» WHAT YOU WILL DO: Every line from the first one to the line containing "# The origin" should be echoed exactly; leave out the rest.
## start
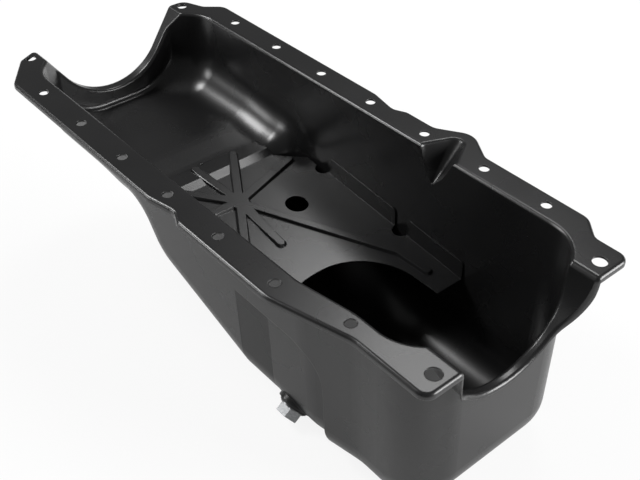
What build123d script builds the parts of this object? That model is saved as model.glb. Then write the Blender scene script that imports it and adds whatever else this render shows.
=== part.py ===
from build123d import *
import math
import os

# Stamped steel engine oil pan with a rear sump, in millimetres.
# X runs from the front of the engine to its rear, Y to the engine's right side, Z up.
# The origin is the middle of the rail's bolt pattern, on the gasket face.

# Sheet metal
sheet = 1.5
lip_height = 5.0
arch_lip_height = 3.5
mouth_bend = 3.0

# Drawn trough and sump, inside faces
wall_half_width = 89.8
front_wall = -227.6
rear_wall = 282.7
trough_depth = 77.6
shelf_depth = 80.7
shelf_start = -87.0
shelf_end = -64.0
ramp_start = (-42.0, 121.0)
sump_start = 126.0
sump_depth = 181.8
near_wall_lean = 0.045
near_wall_step = 8.8
bottom_radius = 37.0
corner_radius = 40.0
front_foot_radius = 6.0

# Rail bolt pattern
bolt_margin = 14.34
bolt_half_width = wall_half_width + bolt_margin
bolt_pitch = 66.04
bolt_hole = 8.7
bolts_per_side = 6
rear_rail_bolt_x = 227.4
rear_rail_bolt_near = wall_half_width + 1.1
front_corner_bolt = (-229.3, wall_half_width - 5.8)
front_corner_hole = 9.5
rear_corner_bolt = (293.3, wall_half_width - 8.25)
rear_corner_hole = 11.4

# End arches, round the crankshaft line
front_arch_radius = 61.3
front_arch_opening = wall_half_width - 15.0
front_arch_bend = 5.0
rear_arch_radius = 65.0
rear_arch_bend = 5.0

# Flange outline
rail_half_width = bolt_half_width + 13.76
front_edge = -240.6
rear_edge = 305.0
rear_rim = 292.0
front_ear_far = wall_half_width + 3.0
front_ear_near = wall_half_width + 3.6
rear_ear_far = wall_half_width + 12.2
rear_ear_near = wall_half_width + 10.2
relief_depth = 5.0
near_bend_x = 172.0
bulge_tip = (125.9, rail_half_width + 18.1)

# Dipstick pocket in the far wall
pocket_depth = 30.0
pocket_bend_depth = 22.0
pocket_x = 124.5
pocket_reach = 39.7

# Shallow recess pressed into the near sump wall
recess_depth = 6.0
recess_top = 66.6
recess_front = 91.0
recess_ramp = 32.0
recess_rear = 190.0
recess_corner = 34.0

# Sump baffle
baffle_sheet = 1.2
baffle_front = -82.8
baffle_joggle = (-65.0, -56.0)
joggle_drop = 2.9
baffle_slope = 5.7
baffle_rear = 168.0
baffle_edge_gap = 3.0
tab_height = 17.0
tab_spans = ((-5.0, 86.0), (101.5, 168.0))
relief_radius = 7.0
oil_hole = (12.5, 36.6, 21.0)
pickup_front = 89.7
bead_width = 9.0
bead_height = 2.6
star_hub = (-17.7, -5.1)

# Drain plug
drain_x = 140.3
drain_angle = 38.0
drain_pad_radius = 14.0
drain_pad_height = 1.0
thread_diameter = 14.0
plug_across_flats = 19.0
plug_head = 8.0
plug_flange = 23.0
plug_flange_height = 1.2
gasket_diameter = 25.6
gasket_thickness = 2.0
boss_diameter = 26.0
boss_length = 10.0

reach = 400.0


def rail_outline(inset):
    """Outer edge of the flange, moved inwards by inset."""
    half = rail_half_width
    dip = rail_half_width - relief_depth
    corners = [
        (front_edge, -front_arch_opening - 4, 3),
        (front_edge + 7.6, -front_ear_near, 5),
        (front_edge + 43, -half, 16),
        (25.6, -half, 20),
        (50, -dip, 8),
        (54.5, -dip, 6),
        (65.4, -half, 8),
        (near_bend_x, -half, 30),
        (near_bend_x + 67, -rear_ear_near, 30),
        (rear_edge, -rear_ear_near, 9),
        (rear_edge, -rear_arch_radius - 2, 5),
        (rear_rim, 17 - rear_arch_radius, 20),
        (rear_rim, rear_arch_radius - 17, 20),
        (rear_edge, rear_arch_radius + 2, 5),
        (rear_edge, rear_ear_far, 9),
        (rear_edge - 30.5, rear_ear_far, 10),
        (rear_edge - 47.5, half - 1, 14),
        (bulge_tip[0] + 28.6, half, 12),
        (bulge_tip[0], bulge_tip[1], 17),
        (bulge_tip[0] - 28.9, half, 14),
        (65.4, half, 8),
        (54.5, dip, 6),
        (50, dip, 8),
        (25.6, half, 20),
        (front_edge + 38, half, 14),
        (front_edge + 24.1, front_ear_far + 9, 10),
        (front_edge, front_ear_far, 12),
    ]
    with BuildSketch(mode=Mode.PRIVATE) as outline:
        with BuildLine():
            FilletPolyline(*[c[:2] for c in corners], radius=[c[2] for c in corners], close=True)
        make_face()
        if inset:
            offset(amount=-inset)
    return outline.sketch


def mouth_outline(grow):
    """Plan of the drawn cavity at the gasket face."""
    half = wall_half_width
    near_rear = half - near_wall_step
    corners = [
        (front_wall, -half + 26.3, 0),
        (front_wall + 27.1, -half, corner_radius),
        (near_bend_x, -half, 60),
        (near_bend_x + 50, -near_rear, 60),
        (rear_wall, -near_rear, corner_radius),
        (rear_wall, half, corner_radius),
        (front_wall + 27.1, half, corner_radius),
        (front_wall, half - 26.3, 0),
    ]
    with BuildSketch(mode=Mode.PRIVATE) as outline:
        with BuildLine():
            FilletPolyline(*[c[:2] for c in corners], radius=[c[2] for c in corners], close=True)
        make_face()
        if grow:
            offset(amount=grow, kind=Kind.INTERSECTION)
    return outline.sketch


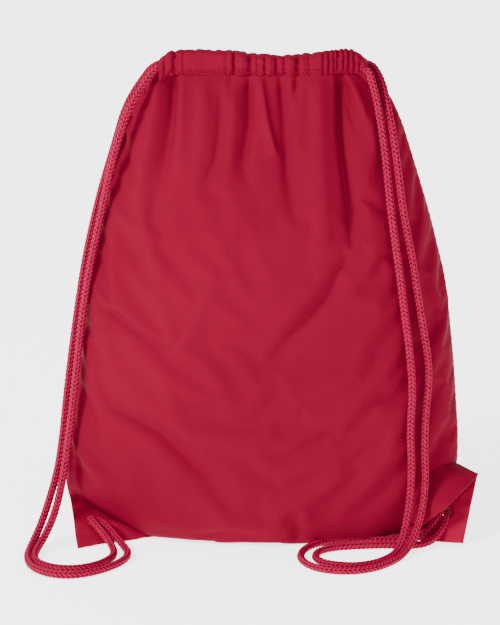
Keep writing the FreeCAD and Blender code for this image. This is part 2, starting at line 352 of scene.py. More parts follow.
def thread_material():
    """Sewing thread: a twisted, slightly shiny yarn."""
    made = Nodes("crimson_thread")
    twist = made.add("ShaderNodeTexWave", {"Vector": made.place, "Scale": 900.0, "Distortion": 1.0},
                     bands_direction="DIAGONAL").outputs[1]
    colour = made.tinge((0.13, 0.0002, 0.011, 1), twist, 0.5, (0.20, 0.0008, 0.021, 1))
    colour = made.tinge(colour, made.noise(120.0), 0.3, (0.12, 0.0002, 0.008, 1))
    return made.finish(Base_Color=colour, Roughness=0.5, Normal=made.bump(twist, 0.3, 0.0001),
                       Specular_IOR_Level=0.06, Specular_Tint=(1, 0.4, 0.45, 1))


def tape_material():
    """Narrow woven binding tape: ribs across it and a fine warp along it."""
    made = Nodes("crimson_tape")
    weave = made.math("MULTIPLY", made.wave("Z", 0.0012), made.wave("X", 0.0008))
    fuzz = made.noise(900.0)
    colour = made.mix(fuzz, (0.085, 0.0, 0.007, 1), (0.12, 0.0, 0.011, 1))
    bump = made.bump(made.math("ADD", weave, fuzz), 0.3, 0.0002)
    return made.finish(Base_Color=colour, Roughness=0.7, Normal=bump, Specular_IOR_Level=0.02)


# ---- cords ----
BRAID_COLUMNS = 6         # columns of slanting yarns round a cord, every second one leaning back
LEAF_STEP = 0.0037        # from one yarn to the next along a column
LEAF_SLANT = 1.0          # how many such steps a yarn climbs while it crosses its column
LEAF_FILL = 0.95          # share of its step that a yarn's crown takes
BRAID_STEP = 0.00055
BRAID_SIDES = 42
BRAID_DEPTH = 0.0012
BRAID_PROUD = 0.0003      # how far the yarns' crowns stand outside the cord's nominal radius
TIP_LENGTH = 0.0015       # how far from a cord's cut end its rounding reaches
CORD_FLOOR = 0.0001


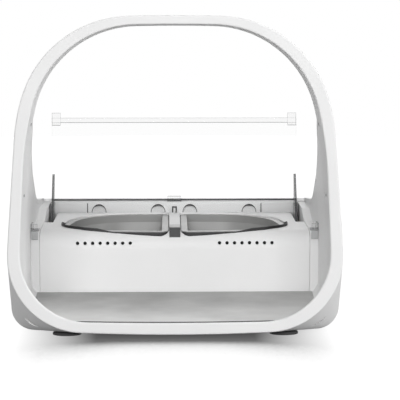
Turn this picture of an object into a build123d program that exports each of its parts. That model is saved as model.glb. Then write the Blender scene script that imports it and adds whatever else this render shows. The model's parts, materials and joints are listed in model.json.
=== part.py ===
"""Microchip pet feeder: a hooped tunnel over a mat, two weighed bowls and a clear motor-driven lid.

Frame: +X to the right, +Y from the hoop to the rear, +Z up, in millimetres. The origin is under the
middle of the feeder, on the surface that it stands on. A station is a distance behind the hoop's face.
"""

import math
import os

from build123d import *

# ---------------------------------------------------------------- overall
LENGTH = 320.0
WIDTH = 231.0
HEIGHT = 222.0
UNDERSIDE = 1.5  # height of the housing's flat bottom, which the feet lift off the floor
SKIN = 3.0  # thickness of the outer housing
PANEL = 2.4  # thickness of inner mouldings
FIT = 0.2  # gap between mouldings that meet

# ---------------------------------------------------------------- hoop
HOOP_DEPTH = 25.0
HOOP_FOOT = 2.7  # height of the hoop face's lowest point
HOOP_BAND = 8.9  # width of the hoop's face at the sides
HOOP_BAND_TOP = 6.0
HOOP_BAND_FOOT = 8.3
CROWN_DRAFT = 1.2  # how far the bore's top closes in from front to back
SIDE_DRAFT = 0.3  # how far its sides do
HOOP_WALL = 1.8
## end
» TASK RESULT:
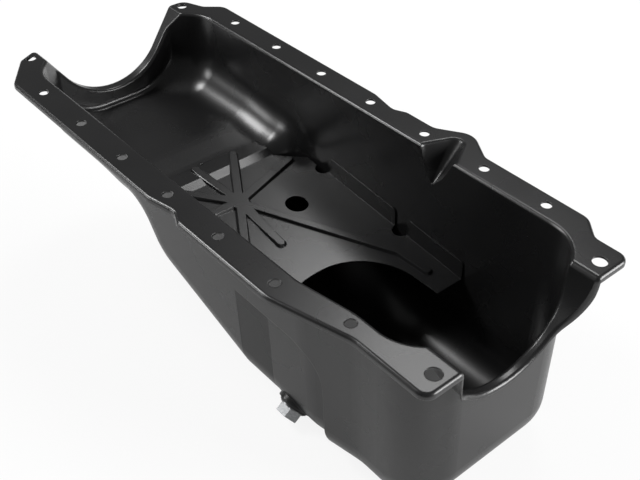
What build123d script builds the parts of this object? That model is saved as model.glb. Then write the Blender scene script that imports it and adds whatever else this render shows.
=== part.py ===
from build123d import *
import math
import os

# Stamped steel engine oil pan with a rear sump, in millimetres.
# X runs from the front of the engine to its rear, Y to the engine's right side, Z up.
# The origin is the middle of the rail's bolt pattern, on the gasket face.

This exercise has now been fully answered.